METHODS: In this investigator-initiated, placebo-controlled, double-blind, multicentre, randomised trial (ACCOST-HH), patients were recruited from four university hospitals in Germany. Patients were eligible if they were 18 years old or older and hospitalised for cardiogenic shock within the last 48 h. Exclusion criteria were resuscitation for longer than 60 min and cardiogenic shock due to sustained ventricular tachycardia or bradycardia. Adult patients in cardiogenic shock were randomly assigned (1:1) to intravenous adrecizumab (8 mg/kg bodyweight) or placebo using an internet-based software. A block randomisation procedure was applied with stratification by age (older vs younger than 65 years), sex (male vs female), and type of underlying cardiogenic shock (acute myocardial infarction vs other entities). Investigators, patients, and medical staff involved in patient care were masked to group assignment. The primary endpoint was number of days up to day 30 without the need for cardiovascular organ support, defined as vasopressor therapy, inotropes, or mechanical circulatory support (or both) assessed in the intention-to-treat population. Safety outcomes included therapy-emergent serious adverse events, severe adverse events, adverse events, suspected unexpected serious adverse reactions, study drug-related mortality, and total mortality. The trial was registered at ClinicalTrials.gov, NCT03989531, and EudraCT, 2018-002824-17, and is now complete.

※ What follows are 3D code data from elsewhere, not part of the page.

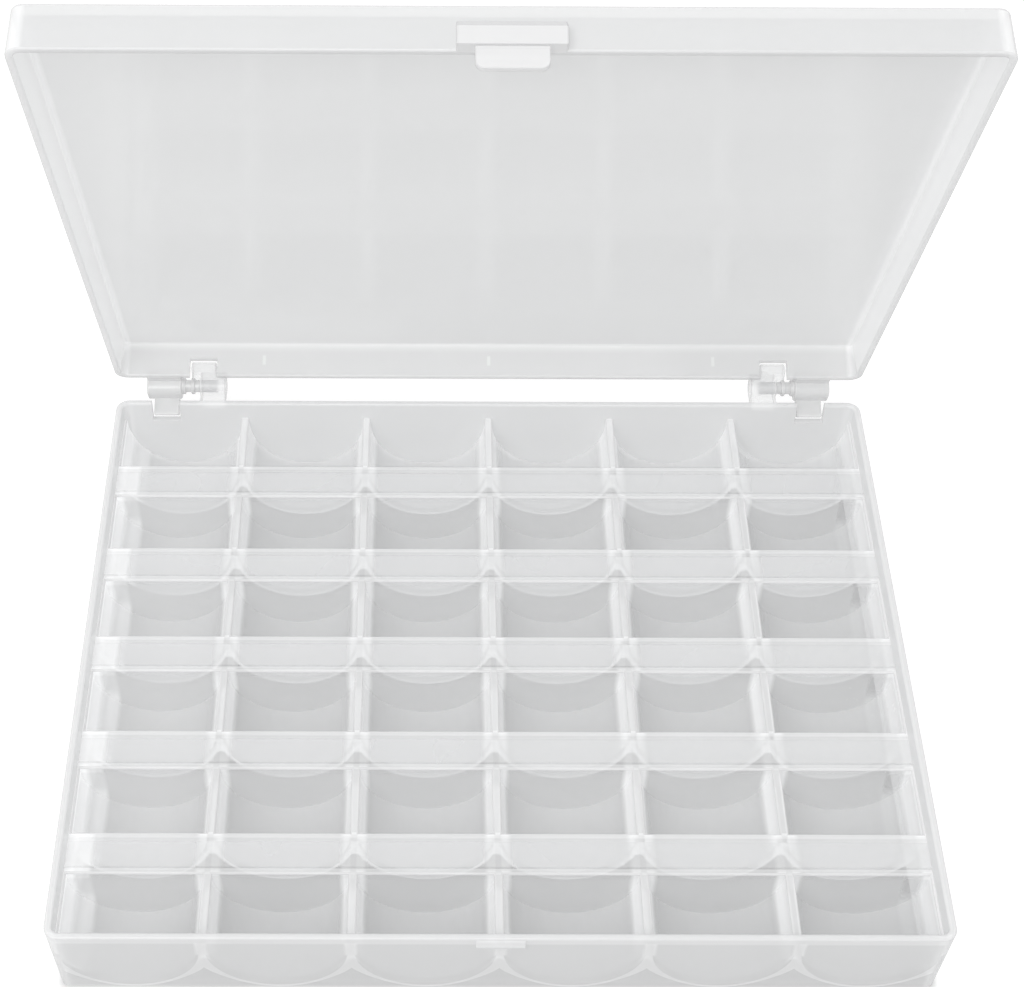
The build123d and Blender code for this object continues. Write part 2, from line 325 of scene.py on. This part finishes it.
def frosted(name, tint, cloud, grain, gloss, glow=0.0, opacity_and_painted_glow=None, painted_shade=1.0, coat=0.0):
    """Clear polypropylene. How cloudy it is varies a little with the flow of the moulding. Near the hinge
    its colour can be darkened as painted shade, a coated one has painted shade along its raised front end,
    and its glow is painted light."""
    paint = new_paint(name)
    spot, (x, y, z) = paint.place()
    flow = paint.noise(spot, 22.0, 3.0)
    fine = paint.noise(spot, 900.0, 2.0)
    speck = paint.noise(spot, 3000.0, 1.0)
    tone = (flow - 0.5) * 0.06
    colour = paint.mix((tone * 4 + 0.5).clear(), shaded(tint, 0.97), shaded(tint, 1.0))
    back_top = LID_BACK_TOP if coat else TRAY_BACK_TOP
    # Painted shade: low down near the hinge's back wall the colour is darkened.
    low_down = z.ramp(-0.1, 0.8) * (1 - z.ramp(back_top, back_top + 1.0))
    off_the_back = 1 - (y - BACK_WALL_Y).ramp(0.0, 0.8) * low_down
    colour = paint.mix(off_the_back, shaded(tint, painted_shade), colour)
    if coat:
        paint.finish(Coat_Weight=coat, Coat_Roughness=0.03, Coat_IOR=1.7)
        # Painted shade: the lid's raised front end is darker.
        colour = paint.mix(z.ramp(LID_BROW, LID_BROW + 1.5), colour, shaded(tint, 0.93))
    alpha = tone + cloud
    # Painted glow: white emission, limited to the marks where there are any, stands in for light scattered
    # in the plastic.
    painted_glow_colour = grey(1.0)
    if opacity_and_painted_glow:
        added_opacity, painted_glow = opacity_and_painted_glow(x, y, z)
        alpha = alpha + added_opacity
        painted_glow_colour = paint.mix(painted_glow, grey(0.0), grey(1.0))
    rough = ((flow - 0.5) * 0.10 + (fine - 0.5) * 0.06 + gloss).clear()
    wave = paint.bump(flow, 0.0006, 0.1)
    skin = paint.bump(fine * 0.7 + speck * 0.3, 0.00002, grain, wave)
    return paint.finish(Base_Color=colour, Alpha=alpha.clear(), Roughness=rough, Normal=skin, IOR=1.49,
                        Emission_Color=painted_glow_colour, Emission_Strength=glow)


# Six copies of one clear plastic, their tints set apart as painted light and shade, darker on the tray's
# wall and on the edges; glow is painted light, and a painted shade darkens some of them near the hinge.
tray_plastic = frosted("tray_plastic", (0.90, 0.905, 0.91), cloud=0.31, grain=0.12, gloss=0.24,
                       glow=0.25, opacity_and_painted_glow=tray_opacity_and_painted_glow)
tray_edge = frosted("tray_edge", (0.86, 0.86, 0.865), cloud=0.60, grain=0.2, gloss=0.2,
                    glow=0.02, painted_shade=0.88)
tray_wall = frosted("tray_wall", (0.79, 0.795, 0.80), cloud=0.60, grain=0.12, gloss=0.22,
                    glow=0.18, opacity_and_painted_glow=wall_opacity_and_painted_glow)
lid_plastic = frosted("lid_plastic", (0.85, 0.855, 0.86), cloud=0.50, grain=0.06, gloss=0.06,
                      glow=0.14, opacity_and_painted_glow=lid_opacity_and_painted_glow, painted_shade=0.78, coat=0.4)
lid_thick = frosted("lid_thick", (0.87, 0.87, 0.875), cloud=0.60, grain=0.2, gloss=0.16)
lid_edge = frosted("lid_edge", (0.80, 0.80, 0.805), cloud=0.56, grain=0.2, gloss=0.2, painted_shade=0.9)


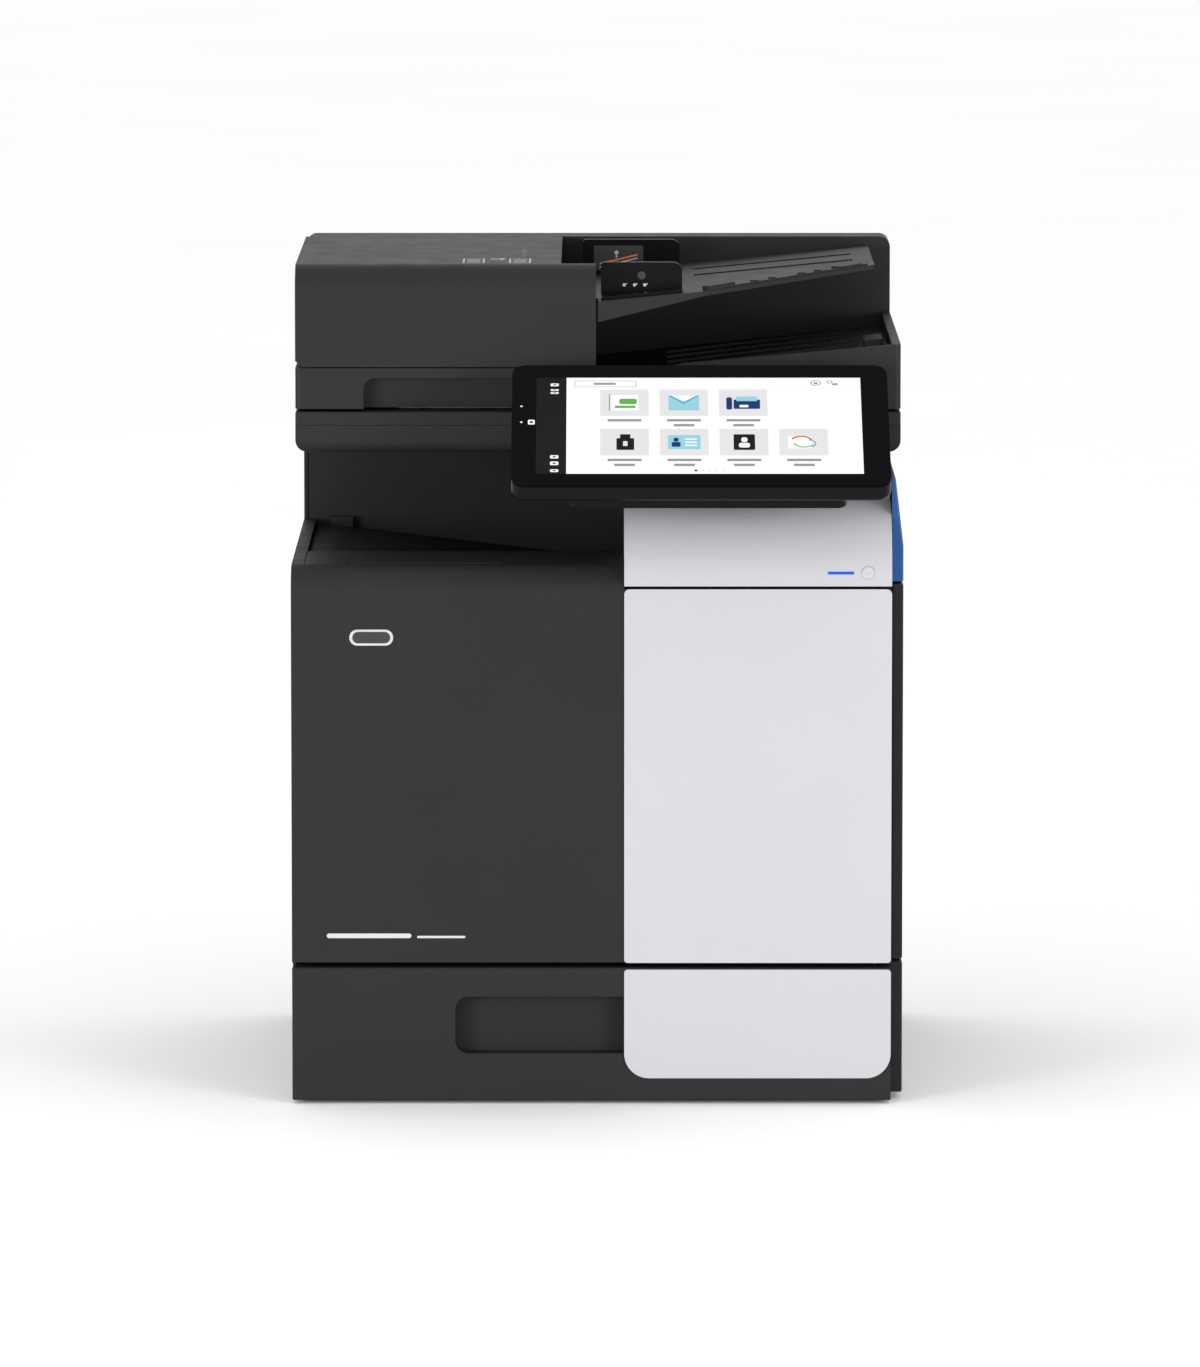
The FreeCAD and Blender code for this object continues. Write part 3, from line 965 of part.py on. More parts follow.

FINDINGS: Between April 5, 2019, and Jan 13, 2021, 150 patients were enrolled: 77 (51%) were randomly assigned to adrecizumab and 73 (49%) to placebo. All patients received the allocated treatment. The number of days without the need for cardiovascular organ support was not different between patients receiving adrecizumab or placebo (12·37 days [95% CI 9·80-14·94] vs 14·05 [11·41-16·69]; adjusted mean difference -1·69 days [-5·37 to 2·00]; p=0·37). Serious adverse events occurred in 59 patients receiving adrecizumab and in 57 receiving placebo (odds ratio 0·92 [95% CI 0·43-1·98]; p=0·83). Mortality was not different between groups at 30 days (hazard ratio 0·99 [95% CI 0·60-1·65]; p=0·98) or 90 days (1·10 [0·68-1·77]; p=0·71).
INTERPRETATION: Adrecizumab was well tolerated in patients with cardiogenic shock but did not reduce the need for cardiovascular organ support or improve survival at days 30 and 90.
FUNDING: Adrenomed AG and University Hospital of Hamburg.